On the other hand, there are ways of combining politeness (i.e., polite indirection about the rejected applicant's qualifications, which were ceteris paribus inferior to the nominal 'winner') and directness:

"Dear [name],

Thank your for applying for [the job]. We have offered the job to one of many excellent candidates. You were not that candidate. Our selection process is not perfect, and your failure does not reflect on your potential to be a professional philosopher. Best wishes, [SC]."

Anonymous said...

Dear Gricemeister,

A certain level of "circumlocution" is fine. But some of these PFO writers are so careless that they end up sending out unspeakably rude letters (see, for example, the Columbia letter I complained about up there or the Cal State Longbeach letter; sending out a letter with a dead bug on it isn't very nice, either), or else they write nonsense, such as this piece of crap I got from St.
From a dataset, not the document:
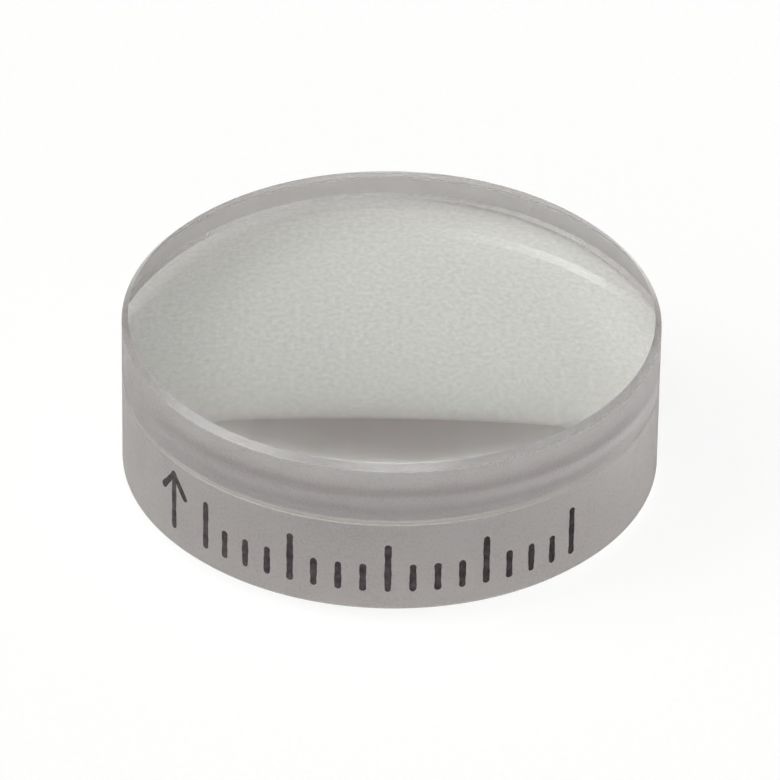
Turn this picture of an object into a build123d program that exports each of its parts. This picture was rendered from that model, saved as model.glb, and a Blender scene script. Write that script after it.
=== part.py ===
from build123d import *
from math import copysign, sqrt
import os

# Cemented achromatic doublet lens, in millimetres.
# The optical axis is Z. The lens stands on its gently curved rear face, front face up,
# and the origin is the rear vertex, where the axis leaves the rear face.

# Driving dimensions
lens_diameter = 12.7
front_radius = 21.0
cemented_radius = 17.0
rear_radius = 68.0
crown_centre_thickness = 3.7
flint_centre_thickness = 1.58
cement_thickness = 0.02
front_bevel = 0.15
rear_bevel = 0.15
joint_bevel = 0.06
bead_recess = 0.02
bead_hollow = 0.01

# Places along the axis, from the rear vertex up
edge_radius = lens_diameter / 2
flint_top_vertex = flint_centre_thickness
crown_bottom_vertex = flint_top_vertex + cement_thickness
front_vertex = crown_bottom_vertex + crown_centre_thickness

# Each polished face is its vertex height and its radius of curvature. A positive radius
# curves up from the vertex towards the rim, a negative one curves down.
# The flint's hollow is concentric with the crown's face, so the cement is even all over.
rear_face = (0, rear_radius)
flint_hollow = (flint_top_vertex, cemented_radius + cement_thickness)
crown_seat = (crown_bottom_vertex, cemented_radius)
front_face = (front_vertex, -front_radius)


def height(face, r):
    """Height of a polished face at distance r from the axis."""
    vertex, radius = face
    return vertex + radius - copysign(sqrt(radius**2 - r**2), radius)


def rim(face, r):
    """Point where a polished face ends, at distance r from the axis."""
    return (r, height(face, r))


def polished_arc(face, r):
    """Half section of a polished face, from its vertex on the axis out to r."""
    return ThreePointArc(rim(face, 0), rim(face, r / 2), rim(face, r))


def turned(profile):
    """Solid of revolution of a closed half section about the optical axis."""
    section = Plane.XZ * make_face(profile)
    return revolve(section, Axis.Z)


def lens_element(lower_face, lower_bevel, upper_face, upper_bevel):
    """One glass element: two polished faces, a ground edge and a 45 degree bevel at each rim."""
    lower_rim = edge_radius - lower_bevel
    upper_rim = edge_radius - upper_bevel
    edge_bottom = (edge_radius, height(lower_face, lower_rim) + lower_bevel)
    edge_top = (edge_radius, height(upper_face, upper_rim) - upper_bevel)
    lower = polished_arc(lower_face, lower_rim)
    edge = Polyline(rim(lower_face, lower_rim), edge_bottom, edge_top, rim(upper_face, upper_rim))
    upper = polished_arc(upper_face, upper_rim)
    axis_line = Line(rim(upper_face, 0), rim(lower_face, 0))
    return turned([lower, edge, upper, axis_line])


def cement():
    """Film between the cemented faces, with the bead that fills the groove at their bevels."""
    groove_root = edge_radius - joint_bevel
    bead_radius = edge_radius - bead_recess
    bead_reach = joint_bevel - bead_recess
    bead_bottom = (bead_radius, height(flint_hollow, groove_root) - bead_reach)
    bead_top = (bead_radius, height(crown_seat, groove_root) + bead_reach)
    bead_middle = (bead_radius - bead_hollow, (bead_bottom[1] + bead_top[1]) / 2)
    lower = polished_arc(flint_hollow, groove_root)
    lower_flank = Line(rim(flint_hollow, groove_root), bead_bottom)
    meniscus = ThreePointArc(bead_bottom, bead_middle, bead_top)
    upper_flank = Line(bead_top, rim(crown_seat, groove_root))
    upper = polished_arc(crown_seat, groove_root)
    axis_line = Line(rim(crown_seat, 0), rim(flint_hollow, 0))
    return turned([lower, lower_flank, meniscus, upper_flank, upper, axis_line])


pieces = {
    "flint_element": lens_element(rear_face, rear_bevel, flint_hollow, joint_bevel),
    "cement_layer": cement(),
    "crown_element": lens_element(crown_seat, joint_bevel, front_face, front_bevel),
}

os.makedirs("parts", exist_ok=True)
for name, solid in pieces.items():
    export_step(solid, f"parts/{name}.step")
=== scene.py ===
import math

import bmesh
import bpy
from mathutils import Matrix, Vector


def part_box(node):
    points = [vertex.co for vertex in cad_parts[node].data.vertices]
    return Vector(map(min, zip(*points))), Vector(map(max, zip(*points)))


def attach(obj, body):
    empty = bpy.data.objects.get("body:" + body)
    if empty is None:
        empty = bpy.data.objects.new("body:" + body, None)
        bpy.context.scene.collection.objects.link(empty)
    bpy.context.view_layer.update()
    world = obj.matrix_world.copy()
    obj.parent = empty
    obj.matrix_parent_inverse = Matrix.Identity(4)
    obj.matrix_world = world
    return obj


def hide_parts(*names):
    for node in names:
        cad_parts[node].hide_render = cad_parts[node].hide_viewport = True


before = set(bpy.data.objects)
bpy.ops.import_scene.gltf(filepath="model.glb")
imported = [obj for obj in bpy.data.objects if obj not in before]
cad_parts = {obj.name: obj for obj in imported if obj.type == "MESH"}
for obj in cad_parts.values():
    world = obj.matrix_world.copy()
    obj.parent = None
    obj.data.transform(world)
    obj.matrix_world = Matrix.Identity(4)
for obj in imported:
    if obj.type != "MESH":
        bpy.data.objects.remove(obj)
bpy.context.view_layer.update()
MM = 0.001

# Flint element, the lower of the two pieces of glass: a dense flint meniscus with a hollow
# top face for the crown and a gently domed rear face that it stands on. Both faces are
# polished and the edge is fine-ground, with a small bevel at each rim.
lens_radius = (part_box("flint_element")[1].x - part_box("flint_element")[0].x) / 2 / MM
flint_low, flint_high = (corner.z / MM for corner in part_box("flint_element"))
rear_radius = 68.0
hollow_radius = 17.02
outer_bevel = 0.15
joint_bevel = 0.06


def sag(radius, r):
    """How far a spherical face has left its vertex plane at distance r from the axis."""
    return radius - math.sqrt(radius**2 - r**2)


def dome(vertex, radius, rim, rings=48):
    """Half section of a polished face from the axis out to its rim. A negative radius curves down."""
    span = math.asin(rim / abs(radius))
    points = []
    for i in range(rings + 1):
        r = abs(radius) * math.sin(span * i / rings)
        points.append((r, vertex + math.copysign(sag(abs(radius), r), radius)))
    return points


def straight(start, end, rings):
    """Half section of a straight band, such as a bevel or the ground edge."""
    return [
        (start[0] + (end[0] - start[0]) * i / rings, start[1] + (end[1] - start[1]) * i / rings)
        for i in range(rings + 1)
    ]


def turned(name, bands, around=256):
    """Closed mesh turned about the optical axis. Each band is a half section and its material."""
    mesh = bpy.data.meshes.new(name)
    bm = bmesh.new()
    finishes = []
    last = None
    for section, finish in bands:
        if finish not in finishes:
            finishes.append(finish)
        corner = last is not None
        for r, z in section[1:] if corner else section:
            if r < 1e-6:
                ring = [bm.verts.new((0, 0, z * MM))]
            else:
                ring = [
                    bm.verts.new((
                        r * math.cos(2 * math.pi * k / around) * MM,
                        r * math.sin(2 * math.pi * k / around) * MM,
                        z * MM,
                    ))
                    for k in range(around)
                ]
            if last is not None:
                for k in range(around):
                    after = (k + 1) % around
                    if len(last) == 1:
                        loop = (last[0], ring[after], ring[k])
                    elif len(ring) == 1:
                        loop = (last[k], last[after], ring[0])
                    else:
                        loop = (last[k], last[after], ring[after], ring[k])
                    face = bm.faces.new(loop)
                    face.smooth = True
                    face.material_index = finishes.index(finish)
                    if corner and len(last) > 1:
                        bm.edges.get((last[k], last[after])).smooth = False
            corner = False
            last = ring
    bm.normal_update()
    bm.to_mesh(mesh)
    bm.free()
    for finish in finishes:
        mesh.materials.append(finish)
    piece = bpy.data.objects.new(name, mesh)
    bpy.context.scene.collection.objects.link(piece)
    return piece


def new_group(name, inputs, outputs):
    """Empty shader node group. Each socket is its name, its type and its default."""
    group = bpy.data.node_groups.new(name, "ShaderNodeTree")
    for label, kind, value in inputs:
        socket = group.interface.new_socket(label, in_out="INPUT", socket_type=kind)
        socket.default_value = value
    for label, kind in outputs:
        group.interface.new_socket(label, in_out="OUTPUT", socket_type=kind)
    return group, group.nodes.new("NodeGroupInput"), group.nodes.new("NodeGroupOutput")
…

Norbert a while back:

"I'm sorry to inform you that the purpose of this letter is to inform you that you are no longer under consideration..."

What? What are you sorry about? That you're informing me, or that this is what the purpose of this letter is? I'm sure Grice would agree with me when I say that it's bad manners to be such a coward that you end up being impolite or incoherent. They should just say what they mean.

Here's an example of an excellent PFO, from the University of Chicago:

"Thank you very much for your application to our advertised position. After a long and careful process, I regret to say that we are not furthering your candidacy. I wish you the very best in your further endeavors, and look forward to many years as colleagues in our common profession.

"Yours very warmly, ..."

Excellent. The author thanks me for applying, politely tells me to fuck off but is not an asshole about it, takes responsibility for making the decision, and wishes me well. Sweet. That's how it's done, people.

Anonymous said...

Agreed, Mssr Zero. Chicago's is an excellent PEVKFO (ever-so-kindly), except for the "furthering your candidacy" bit. A little too HR-speak for me.